3. Finally, my recent pilgrimage to Medjugorje was a real eye opener - even for me! Bottom-line: if only the RCC was to extol Jesus half as much as they do Mary, then they’d re-evangelize Europe within the decade!

Father Ron Smith said...

Well, Bryden, your curiosity about the over-adulation of Our blessed Lady is way beyond mine. I would not bother travelling to Medjugorje to investigate a Roman Catholic myth. My relationship to Walsingham is that it is connected to an old traditional and Anglican place of pilgrimage, where the BVM is still honoured but not worshipped.

I believe in the understanding of Mary's role at the marriage Feast at Cana, where she told the servants to "Do what HE tells you" - this speaks of her subservience.
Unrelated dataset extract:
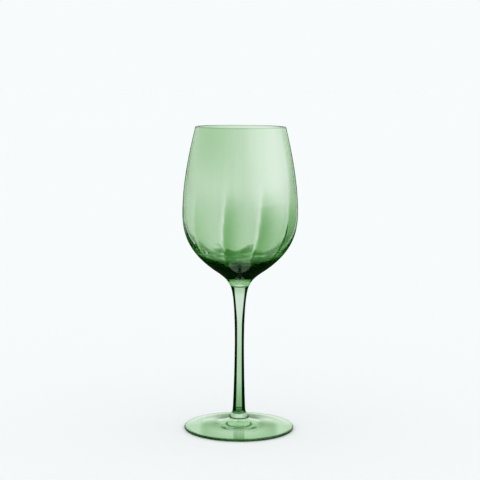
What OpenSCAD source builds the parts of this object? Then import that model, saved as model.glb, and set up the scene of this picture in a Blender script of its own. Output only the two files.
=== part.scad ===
// Stemmed wine glass: a blown bowl, a solid stem and a pressed foot, fused end to end.
// The origin is the middle of the circle that the foot stands on, and +Z runs up the stem.
// Each piece is one outline turned round the axis. Outline points are [radius, height].

/* [Bowl] */
// Height of the bowl, from the weld on the stem to the rim
bowl_h = 116; // [95:0.5:145]
// Outside diameter of the bowl at its widest
bowl_d = 83.8; // [68:0.1:102]
// Height of the widest place above the weld on the stem
belly_h = 53.3; // [42:0.1:66]
// Outside diameter of the rim
rim_d = 65.5; // [52:0.1:80]
// Angle of the bowl's side to the vertical at the rim
rim_lean = 13.6; // [6:0.1:20]
// How full the side is below the rim, as a share of its height
rim_fullness = 0.38; // [0.25:0.01:0.5]
// How full the side is above the widest place, as a share of its height
upper_fullness = 0.31; // [0.2:0.01:0.5]
// How full the side is below the widest place, as a share of its height
lower_fullness = 0.39; // [0.25:0.01:0.5]

/* [Wall] */
// Wall of the bowl at the rim
rim_wall = 1.15; // [0.8:0.05:1.8]
// Wall of the bowl at its widest
belly_wall = 1.6; // [1:0.05:2.6]
// Wall of the bowl where its side turns into the floor
turn_wall = 3.2; // [2:0.05:4.5]
// Glass between the middle of the floor and the weld on the stem
heel_t = 13.5; // [10:0.1:18]
// How flat the floor is, as a share of its radius
floor_fullness = 0.5; // [0.3:0.01:0.65]

/* [Heel] */
// Radius at which the round underside turns into the hollow neck
turn_r = 16.4; // [13:0.1:20]
// Height of that place above the weld on the stem
turn_h = 10.1; // [7:0.1:13]
// Angle of the surface to the vertical there
turn_slope = 56.5; // [45:0.5:65]
// How full the underside is outside that place, as a share of its length
heel_fullness = 0.47; // [0.3:0.01:0.55]

/* [Stem] */
// Length of the stem between its two welds
stem_l = 98; // [78:0.5:120]
// Diameter of the weld between bowl and stem
neck_d = 13.8; // [11:0.1:17]
// Angle of the surface to the vertical at that weld
neck_slope = 28.5; // [18:0.5:38]
// Diameter of the stem at its waist
waist_d = 6.8; // [5.4:0.1:8.4]
// Height of the waist above the weld on the foot
waist_h = 56; // [46:0.5:68]
// Diameter of the stem where it begins to flare into its collar
ankle_d = 9.3; // [7.6:0.1:11.2]
// Height of that place above the weld on the foot
ankle_h = 6.2; // [4.5:0.1:7.6]
// Widening of the stem there, as an angle to the vertical
ankle_slope = 4.1; // [0:0.1:8]

/* [Collar] */
// Diameter of the collar at the bottom of the stem
collar_d = 15.4; // [13.2:0.1:18.6]
// Rounding of the collar's edge
collar_round = 0.6; // [0.4:0.05:0.8]
// Angle of the flare to the vertical where it meets that rounding
flare_slope = 40; // [30:1:55]

/* [Foot] */
// Diameter of the foot
foot_d = 80.3; // [66:0.1:97]
// Height of the foot's boss, where the collar is fused on
boss_h = 8; // [6.4:0.1:9.8]
// Thickness of the foot's rounded edge
edge_t = 2; // [1.6:0.1:2.6]
// Slope of the foot's upper face at its edge, as an angle to the table
edge_slope = 4; // [1:0.5:6]
// Slope of the foot's upper face at the boss, as an angle to the table
boss_slope = 45; // [30:1:55]
// Width of the flat ring that the foot stands on
ring_w = 4; // [2:0.5:8]
// Height of the hollow under the middle of the foot
hollow_h = 2.4; // [1:0.1:3.6]

/* [Hidden] */

glass_green = [0.55, 0.77, 0.52, 0.6];
turns = 160;      // facets of a preview round the axis
steps = 14;       // points along each curve of an outline
arc_steps = 8;    // points along each rounded edge
neck_out = 0.65;  // share of the neck's length that its curve keeps its upper direction
neck_in = 0.17;   // the same, for its direction at the weld
throat_out = 5.9; // length over which the stem keeps its direction below that weld
waist_up = 0.4;   // share of the upper stem that runs straight above the waist
waist_down = 0.24; // share of the lower stem that runs straight below the waist
ankle_up = 0.19;  // share of the lower stem that runs straight above the ankle
flare_top = 0.5;  // share of the flare's height that keeps the ankle's direction
flare_low = 0.35; // share of the flare's height that keeps the collar's direction
wall_turn = 0.62; // place along the underside at which the floor begins
boss_run = 4;     // length over which the foot keeps its slope at the boss
edge_run = 16;    // length over which the foot keeps its slope at the edge
hollow_run = 0.5; // share of the hollow's radius that is flat in the middle

foot_weld_z = boss_h;
neck_weld_z = foot_weld_z + stem_l;
rim_z = neck_weld_z + bowl_h;
belly_z = neck_weld_z + belly_h;
turn_z = neck_weld_z + turn_h;
floor_z = neck_weld_z + heel_t;
waist_z = foot_weld_z + waist_h;
ankle_z = foot_weld_z + ankle_h;

rim_r = rim_d / 2;
belly_r = bowl_d / 2;
neck_r = neck_d / 2;
waist_r = waist_d / 2;
ankle_r = ankle_d / 2;
foot_weld_r = collar_d / 2 - collar_round;
edge_r = edge_t / 2;
edge_c = foot_d / 2 - edge_r;
ring_r = edge_c - ring_w;

// Direction that runs down and outwards at an angle to the vertical
function down(slope) = [sin(slope), -cos(slope)];
// Point and direction of travel on a cubic curve with the four control points p
function on_curve(p, t) = pow(1 - t, 3) * p[0] + 3 * pow(1 - t, 2) * t * p[1]
    + 3 * (1 - t) * t * t * p[2] + pow(t, 3) * p[3];
function along(p, t) = let(
    d = pow(1 - t, 2) * (p[1] - p[0]) + 2 * (1 - t) * t * (p[2] - p[1]) + t * t * (p[3] - p[2])
) d / norm(d);
// Points of a curve after its first one
function curve(p) = [for (i = [1:steps]) on_curve(p, i / steps)];
// Points of a curve moved towards the axis by a wall that grows from w0 to w1, up to place end
function inset(p, w0, w1, end = 1) = [
    for (i = [1:steps])
        let(t = end * i / steps, d = along(p, t), w = w0 + (w1 - w0) * pow(i / steps, 2))
        on_curve(p, t) + w * [d[1], -d[0]]
];
// Point at angle a on a round edge about centre c, and the points after it on the way to angle b
function on_edge(c, r, a) = c + r * [cos(a), sin(a)];
function edge(c, r, a, b) = [for (i = [1:arc_steps]) on_edge(c, r, a + (b - a) * i / arc_steps)];
function flip(points) = [for (i = [len(points) - 1:-1:0]) points[i]];

// Outside of the bowl, from the rim down to the weld
side_h = rim_z - belly_z;
lower_h = belly_z - turn_z;
turn_way = [-sin(turn_slope), -cos(turn_slope)];
neck_way = [-sin(neck_slope), -cos(neck_slope)];
lower_l = norm([belly_r - turn_r, lower_h]);
neck_l = norm([turn_r - neck_r, turn_z - neck_weld_z]);
rim_in = rim_wall / 2;
rim_c = [rim_r - rim_in * cos(rim_lean), rim_z - rim_in];
rim_p = on_edge(rim_c, rim_in, rim_lean);
belly_p = [belly_r, belly_z];
turn_p = [turn_r, turn_z];
neck_p = [neck_r, neck_weld_z];
side_curve = [
    rim_p,
    rim_p + rim_fullness * side_h * down(rim_lean),
    belly_p + [0, upper_fullness * side_h],
    belly_p
];
lower_curve = [
    belly_p,
    belly_p - [0, lower_fullness * lower_h],
    turn_p - heel_fullness * lower_l * turn_way,
    turn_p
];
neck_curve = [
    turn_p,
    turn_p + neck_out * neck_l * turn_way,
    neck_p - neck_in * neck_l * neck_way,
    neck_p
];

// Rounded rim: a half circle across the wall, square to the side
rim_start = on_edge(rim_c, rim_in, 180 + rim_lean);
rim_edge = concat([rim_start], edge(rim_c, rim_in, 180 + rim_lean, rim_lean));

// Inside of the bowl
side_in = inset(side_curve, rim_wall, belly_wall);
lower_in = inset(lower_curve, belly_wall, turn_wall, wall_turn);
floor_start = lower_in[steps - 1];
floor_way = along(lower_curve, wall_turn);
floor_curve = [
    floor_start,
    floor_start + floor_fullness * (floor_start[1] - floor_z) / max(-floor_way[1], 0.2) * floor_way,
    [floor_fullness * floor_start[0], floor_z],
    [0, floor_z]
];

module bowl() {
    color(glass_green)
        rotate_extrude($fn = turns)
            polygon(concat(
                [[0, neck_weld_z]],
                flip(concat(rim_edge, curve(side_curve), curve(lower_curve), curve(neck_curve))),
                side_in,
                lower_in,
                curve(floor_curve)
            ));
}

// Outside of the stem, from the weld on the bowl down to the weld on the foot
upper_l = neck_weld_z - waist_z;
lower_stem_l = waist_z - ankle_z;
collar_c = [foot_weld_r, foot_weld_z + collar_round];
collar_p = on_edge(collar_c, collar_round, flare_slope);
ankle_p = [ankle_r, ankle_z];
waist_p = [waist_r, waist_z];
flare_h = ankle_z - collar_p[1];
upper_stem_curve = [
    neck_p,
    neck_p + throat_out * neck_way,
    waist_p + [0, waist_up * upper_l],
    waist_p
];
lower_stem_curve = [
    waist_p,
    waist_p - [0, waist_down * lower_stem_l],
    ankle_p - ankle_up * lower_stem_l * down(ankle_slope),
    ankle_p
];
flare_curve = [
    ankle_p,
    ankle_p + flare_top * flare_h * down(ankle_slope),
    collar_p - flare_low * flare_h * down(flare_slope),
    collar_p
];

module stem() {
    color(glass_green)
        rotate_extrude($fn = turns)
            polygon(concat(
                [[0, neck_weld_z], neck_p],
                curve(upper_stem_curve),
                curve(lower_stem_curve),
                curve(flare_curve),
                edge(collar_c, collar_round, flare_slope, -90),
                [[0, foot_weld_z]]
            ));
}

// Upper face of the foot, from the boss out to the rounded edge
boss_p = [foot_weld_r, foot_weld_z];
edge_p = [edge_c, edge_t];
upper_face = [
    boss_p,
    boss_p + boss_run * down(90 - boss_slope),
    edge_p - edge_run * down(90 - edge_slope),
    edge_p
];
// Hollow under the foot, from the resting ring in to the axis
hollow = [
    [ring_r, 0],
    [ring_r * (1 - hollow_run / 2), hollow_h * hollow_run],
    [ring_r * hollow_run, hollow_h],
    [0, hollow_h]
];

module foot() {
    color(glass_green)
        rotate_extrude($fn = turns)
            polygon(concat(
                [[0, foot_weld_z], boss_p],
                curve(upper_face),
                edge([edge_c, edge_r], edge_r, 90, -90),
                [[ring_r, 0]],
                curve(hollow)
            ));
}

bowl();
stem();
foot();
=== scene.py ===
import math
from types import SimpleNamespace

import bpy
from mathutils import Matrix, Vector


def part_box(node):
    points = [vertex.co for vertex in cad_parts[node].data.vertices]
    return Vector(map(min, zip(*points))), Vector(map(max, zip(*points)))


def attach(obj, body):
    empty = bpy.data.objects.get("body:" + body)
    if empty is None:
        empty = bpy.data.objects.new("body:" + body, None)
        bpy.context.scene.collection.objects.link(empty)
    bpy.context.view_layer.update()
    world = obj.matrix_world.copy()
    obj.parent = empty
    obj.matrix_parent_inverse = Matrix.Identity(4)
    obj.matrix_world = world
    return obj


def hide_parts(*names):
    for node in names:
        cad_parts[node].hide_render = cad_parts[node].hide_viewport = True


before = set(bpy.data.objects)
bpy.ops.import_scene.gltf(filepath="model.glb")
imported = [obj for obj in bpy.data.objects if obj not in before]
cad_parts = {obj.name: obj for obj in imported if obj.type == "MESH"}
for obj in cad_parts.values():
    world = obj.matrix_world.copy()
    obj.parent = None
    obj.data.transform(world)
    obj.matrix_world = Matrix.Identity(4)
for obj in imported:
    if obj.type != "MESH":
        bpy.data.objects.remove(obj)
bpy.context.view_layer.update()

# ---- Bowl --------------------------------------------------------------------------------------
# The bowl is blown from a gather of clear green glass in an optic mould with ten ribs, then turned
# in a plain mould, so the ribs are left on its inside only and fade out towards the rim. Its solid
# heel ends in the flat face that the stem is fused to while both are hot.
mm = 0.001
bowl_low, bowl_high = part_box("bowl")
neck_z = bowl_low.z
rim_z = bowl_high.z
belly_r = min(bowl_high.x, bowl_high.y)
belly_z = neck_z + 53.3 * mm
rim_r = 32.75 * mm
rim_lean = 13.6        # degrees to the vertical, like the slopes below
turn_r = 16.4 * mm     # where the round underside turns into the hollow throat
turn_z = neck_z + 10.1 * mm
turn_slope = 56.5
neck_r = 6.9 * mm
neck_slope = 28.5
floor_z = neck_z + 13.5 * mm
rim_wall = 1.15 * mm
belly_wall = 1.6 * mm
turn_wall = 3.2 * mm
rim_fullness = 0.38    # share of each curve's length that it keeps the direction at one end
upper_fullness = 0.31
lower_fullness = 0.39
heel_fullness = 0.47
neck_out = 0.65
neck_in = 0.17
floor_fullness = 0.5
floor_from = 0.62      # place along the underside at which the inside turns into its floor
groove_depth = 0.16 * mm
groove_height = 0.9 * mm
weld_gap = 0.01 * mm   # each side of a weld stands back by this, so that each piece is closed glass
side_steps = 44
under_steps = 56
throat_steps = 30
floor_steps = 30
bowl_turns = 240
ribs = 10
rib_height = 0.22 * mm
rib_width = 0.42       # share of the way to the next rib over which a rib falls off
rib_edge = 0.03        # share over which its steep side rises
rib_dip = 0.09         # share over which the wall dips before it
rib_dip_share = 0.3    # depth of that dip, as a share of the rib's height
rib_twist = 3.5        # ribs that it leans past for each metre downwards
ribs_full_z = neck_z + 38 * mm
ribs_gone_z = neck_z + 83 * mm
bowl_colour = (0.848, 0.916, 0.833)  # what 1 mm of the glass lets through
bowl_inside = 0.16                   # share of the colour that is taken inside the glass
cord_strength = 0.15                 # how uneven the colour of the gather is
cord_scale = (60, 60, 16)            # changes in a metre along each axis
wave_height = 0.03 * mm
wave_scale = (90, 90, 220)
heel_wave = 16 * mm                  # how far the heel's dark top rises and falls, at most
heel_wave_scale = 95


def down(slope):
    """Direction that runs down and outwards at an angle to the vertical, as (radius, height)."""
    return Vector((math.sin(math.radians(slope)), -math.cos(math.radians(slope))))


def down_in(slope):
    """The same, but inwards."""
    return Vector((-math.sin(math.radians(slope)), -math.cos(math.radians(slope))))


def on_curve(p, t):
    """Point at place t on a cubic curve with four control points."""
    s = 1 - t
    return s**3 * p[0] + 3 * s * s * t * p[1] + 3 * s * t * t * p[2] + t**3 * p[3]


def along(p, t):
    """Direction of travel at place t on the same curve."""
    s = 1 - t
    step = s * s * (p[1] - p[0]) + 2 * s * t * (p[2] - p[1]) + t * t * (p[3] - p[2])
    return step.normalized()


def curve(p, steps):
    """Points of a curve after its first one."""
    return [on_curve(p, i / steps) for i in range(1, steps + 1)]


def inset(p, steps, wall, end_wall, end=1.0):
    """Points of a curve moved towards the axis by a wall that grows along it."""
    points = []
    for i in range(1, steps + 1):
        way = along(p, end * i / steps)
        thick = wall + (end_wall - wall) * (i / steps) ** 2
        points.append(on_curve(p, end * i / steps) + thick * Vector((way.y, -way.x)))
    return points


def edge(centre, radius, start, end, steps=12):
    """Points of a rounded edge, from angle start to angle end."""
    turn = [math.radians(start + (end - start) * i / steps) for i in range(steps + 1)]
    return [centre + radius * Vector((math.cos(a), math.sin(a))) for a in turn]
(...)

I still echo the traditional tribute of Gabriel: "Hail, thou that art highly favoured"; and the biblical greeting of Mary by her cousin Elizabeth: "Blessed are you among women, and Blessed is the fruit of your womb"

"For all generations shall call me 'blessed'. (Luke 1:48)

Kurt said...

Right you are, Fr. Ron!

Ye who own the faith of Jesus, sing the wonders that were done
When the love of God the Father over sin the vict’ry won,
When he made the Virgin Mary mother of his only Son.

Hail Mary, hail Mary, hail Mary full of grace.